We're at the start of a peculiar and, frankly, shady period in social and political history. This is what I got from these highly polished, thoughtful but above all urgent productions. The humour of both was weighed down with the serious faces and the notable extremes of movement.

Rory Kinnear's Macheath was a masterclass in projecting menace by standing very still in direct and constant juxtaposition of the company's crisp movement throughout the whole of the Olivier's stripped-back stage. Christopher Purves' is not as static as Kinnear's Macheath but he still moves at a measured pace (and sings consistently in a carefully considered, almost interior, smooth mezza voce) whilst all around the rest of the cast move restlessly, an ensemble of insecurity. The only other comparable, oleaginous character, the Commendatore, dies in the first phase of action.
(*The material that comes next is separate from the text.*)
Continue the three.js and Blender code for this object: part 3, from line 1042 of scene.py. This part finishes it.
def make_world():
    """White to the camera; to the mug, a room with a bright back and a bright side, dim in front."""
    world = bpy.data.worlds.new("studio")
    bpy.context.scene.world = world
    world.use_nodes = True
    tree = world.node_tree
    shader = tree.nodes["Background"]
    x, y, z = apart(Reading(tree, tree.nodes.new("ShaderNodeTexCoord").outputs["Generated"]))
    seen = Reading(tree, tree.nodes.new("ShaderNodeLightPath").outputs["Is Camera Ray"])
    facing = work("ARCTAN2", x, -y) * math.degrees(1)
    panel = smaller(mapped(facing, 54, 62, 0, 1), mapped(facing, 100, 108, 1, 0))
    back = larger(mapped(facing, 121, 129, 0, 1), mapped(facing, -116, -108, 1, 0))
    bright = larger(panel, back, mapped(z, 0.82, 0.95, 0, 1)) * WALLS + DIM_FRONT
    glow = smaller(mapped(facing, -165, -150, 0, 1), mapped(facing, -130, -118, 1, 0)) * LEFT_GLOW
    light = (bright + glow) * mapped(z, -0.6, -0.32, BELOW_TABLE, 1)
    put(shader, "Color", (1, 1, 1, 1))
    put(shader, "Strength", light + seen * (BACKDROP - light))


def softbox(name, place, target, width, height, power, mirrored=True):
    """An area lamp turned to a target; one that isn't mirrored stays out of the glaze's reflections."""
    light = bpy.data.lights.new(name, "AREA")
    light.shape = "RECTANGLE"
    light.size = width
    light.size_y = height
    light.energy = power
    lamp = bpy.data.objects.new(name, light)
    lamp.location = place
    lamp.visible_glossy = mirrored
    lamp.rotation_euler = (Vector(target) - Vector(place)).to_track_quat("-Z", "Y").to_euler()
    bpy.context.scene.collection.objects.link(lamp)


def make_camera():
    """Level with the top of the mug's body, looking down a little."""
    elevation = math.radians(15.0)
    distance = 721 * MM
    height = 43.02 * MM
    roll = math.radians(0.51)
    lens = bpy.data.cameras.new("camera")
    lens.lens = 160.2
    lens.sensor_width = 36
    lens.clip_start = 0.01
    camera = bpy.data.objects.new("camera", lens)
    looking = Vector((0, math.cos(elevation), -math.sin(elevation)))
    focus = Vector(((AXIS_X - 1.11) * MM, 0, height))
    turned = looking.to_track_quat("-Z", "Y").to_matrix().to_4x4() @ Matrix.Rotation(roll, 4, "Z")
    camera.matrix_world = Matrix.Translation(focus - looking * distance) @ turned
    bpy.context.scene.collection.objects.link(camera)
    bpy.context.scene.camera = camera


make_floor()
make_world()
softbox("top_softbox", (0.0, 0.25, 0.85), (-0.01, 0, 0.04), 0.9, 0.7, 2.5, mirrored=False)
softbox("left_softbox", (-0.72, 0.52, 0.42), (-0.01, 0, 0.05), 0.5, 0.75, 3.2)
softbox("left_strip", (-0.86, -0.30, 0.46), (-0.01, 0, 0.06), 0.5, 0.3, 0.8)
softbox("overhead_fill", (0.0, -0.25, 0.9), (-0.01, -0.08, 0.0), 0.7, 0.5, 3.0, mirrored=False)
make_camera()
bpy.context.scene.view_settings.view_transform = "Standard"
I have long found the tight stage work of the 'straight' theatre and Music Theatre (captials, sic) to be an admirable characteristic. The intent of the Threepenny Opera's staging works hand in glove with this. Though I found that the pace of the Coliseum production hurried the music more than I'm used to (I took part in a rather more traditional production of Don Giovanni in this respect earlier in the year), the drama was utterly thrilling. The pit was working in close tandem with the staging. I was completely dazed by the sheer torque of the drama by the end of the first half.

Clearly the demands of credible, convincing theatre has reached the rehearsal stage of major opera companies. The final issue will be clearing up the demands of crisp, English-language text delivery with the acoustic singing that is the hallmark of opera. At a technical level these are both fascinating and rather exceptional shows. Dramatically, today, they are discomfiting too.